Work required = Pull every line with the word "this" out of the entries below.

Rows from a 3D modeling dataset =
## START

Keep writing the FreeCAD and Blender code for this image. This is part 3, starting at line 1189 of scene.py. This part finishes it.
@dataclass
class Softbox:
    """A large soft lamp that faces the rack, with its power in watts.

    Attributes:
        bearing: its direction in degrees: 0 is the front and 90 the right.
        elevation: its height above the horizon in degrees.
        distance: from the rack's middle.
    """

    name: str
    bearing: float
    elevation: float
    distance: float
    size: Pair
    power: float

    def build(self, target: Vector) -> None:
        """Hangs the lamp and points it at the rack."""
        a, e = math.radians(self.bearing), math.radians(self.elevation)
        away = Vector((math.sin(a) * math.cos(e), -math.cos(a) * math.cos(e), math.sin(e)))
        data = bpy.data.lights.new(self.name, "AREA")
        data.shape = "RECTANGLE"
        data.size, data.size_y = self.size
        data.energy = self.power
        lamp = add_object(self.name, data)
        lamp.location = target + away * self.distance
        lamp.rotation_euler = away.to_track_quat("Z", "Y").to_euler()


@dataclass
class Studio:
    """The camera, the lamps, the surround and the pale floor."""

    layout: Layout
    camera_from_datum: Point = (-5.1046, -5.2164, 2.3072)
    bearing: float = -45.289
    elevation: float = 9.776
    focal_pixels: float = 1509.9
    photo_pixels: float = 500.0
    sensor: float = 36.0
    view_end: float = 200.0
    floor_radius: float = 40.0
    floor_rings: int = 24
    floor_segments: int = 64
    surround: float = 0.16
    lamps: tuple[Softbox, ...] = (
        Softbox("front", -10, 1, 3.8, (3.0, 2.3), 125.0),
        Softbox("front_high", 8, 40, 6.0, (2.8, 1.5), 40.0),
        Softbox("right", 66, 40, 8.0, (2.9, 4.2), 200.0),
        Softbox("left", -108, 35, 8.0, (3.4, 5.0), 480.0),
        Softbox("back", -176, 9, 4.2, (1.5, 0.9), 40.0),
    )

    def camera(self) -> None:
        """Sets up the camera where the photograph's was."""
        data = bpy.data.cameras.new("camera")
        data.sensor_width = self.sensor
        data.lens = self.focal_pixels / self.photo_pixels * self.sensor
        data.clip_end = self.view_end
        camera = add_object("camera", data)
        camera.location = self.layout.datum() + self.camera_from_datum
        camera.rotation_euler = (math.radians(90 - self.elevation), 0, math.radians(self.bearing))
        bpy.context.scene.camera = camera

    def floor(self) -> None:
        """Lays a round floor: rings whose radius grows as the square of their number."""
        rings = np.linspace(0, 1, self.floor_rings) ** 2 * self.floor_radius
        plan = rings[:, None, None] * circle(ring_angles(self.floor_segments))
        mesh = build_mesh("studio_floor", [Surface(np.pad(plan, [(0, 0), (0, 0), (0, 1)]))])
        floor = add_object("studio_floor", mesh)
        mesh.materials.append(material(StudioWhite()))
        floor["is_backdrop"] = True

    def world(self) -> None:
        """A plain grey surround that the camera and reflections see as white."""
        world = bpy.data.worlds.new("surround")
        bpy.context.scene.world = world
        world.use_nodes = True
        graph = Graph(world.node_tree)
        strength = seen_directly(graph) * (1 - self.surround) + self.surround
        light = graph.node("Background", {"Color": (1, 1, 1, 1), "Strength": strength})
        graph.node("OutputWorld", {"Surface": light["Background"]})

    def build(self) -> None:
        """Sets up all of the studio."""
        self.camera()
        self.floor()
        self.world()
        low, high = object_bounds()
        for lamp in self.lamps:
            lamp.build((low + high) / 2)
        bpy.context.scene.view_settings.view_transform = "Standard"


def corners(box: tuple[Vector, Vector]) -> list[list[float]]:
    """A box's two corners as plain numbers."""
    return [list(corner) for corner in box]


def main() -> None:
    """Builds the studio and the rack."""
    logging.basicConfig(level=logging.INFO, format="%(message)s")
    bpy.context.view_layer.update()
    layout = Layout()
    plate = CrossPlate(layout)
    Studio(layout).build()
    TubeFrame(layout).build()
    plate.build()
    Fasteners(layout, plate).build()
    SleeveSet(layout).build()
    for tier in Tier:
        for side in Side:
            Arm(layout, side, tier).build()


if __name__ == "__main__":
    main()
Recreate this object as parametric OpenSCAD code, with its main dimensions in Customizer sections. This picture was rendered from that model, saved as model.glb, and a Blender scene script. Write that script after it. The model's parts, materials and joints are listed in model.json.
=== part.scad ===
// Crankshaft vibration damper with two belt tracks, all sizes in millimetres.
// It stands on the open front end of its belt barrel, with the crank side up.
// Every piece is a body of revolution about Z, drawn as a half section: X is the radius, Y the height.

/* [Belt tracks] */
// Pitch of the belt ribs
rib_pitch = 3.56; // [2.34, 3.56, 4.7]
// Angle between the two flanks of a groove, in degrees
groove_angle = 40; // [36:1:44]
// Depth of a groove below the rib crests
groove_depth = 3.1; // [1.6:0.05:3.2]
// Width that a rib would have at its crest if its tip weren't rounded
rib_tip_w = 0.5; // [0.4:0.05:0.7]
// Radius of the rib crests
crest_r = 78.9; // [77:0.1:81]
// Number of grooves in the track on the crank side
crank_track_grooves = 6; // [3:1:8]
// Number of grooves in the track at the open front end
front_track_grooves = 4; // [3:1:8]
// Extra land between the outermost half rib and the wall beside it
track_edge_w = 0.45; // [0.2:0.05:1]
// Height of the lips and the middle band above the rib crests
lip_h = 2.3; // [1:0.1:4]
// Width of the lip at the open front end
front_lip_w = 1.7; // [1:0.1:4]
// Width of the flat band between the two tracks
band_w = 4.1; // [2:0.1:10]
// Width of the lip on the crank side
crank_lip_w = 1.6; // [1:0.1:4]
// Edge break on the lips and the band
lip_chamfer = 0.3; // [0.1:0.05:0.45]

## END

Response to the exercise =
Keep writing the FreeCAD and Blender code for this image. This is part 3, starting at line 1189 of scene.py. This part finishes it.
Recreate this object as parametric OpenSCAD code, with its main dimensions in Customizer sections. This picture was rendered from that model, saved as model.glb, and a Blender scene script. Write that script after it. The model's parts, materials and joints are listed in model.json.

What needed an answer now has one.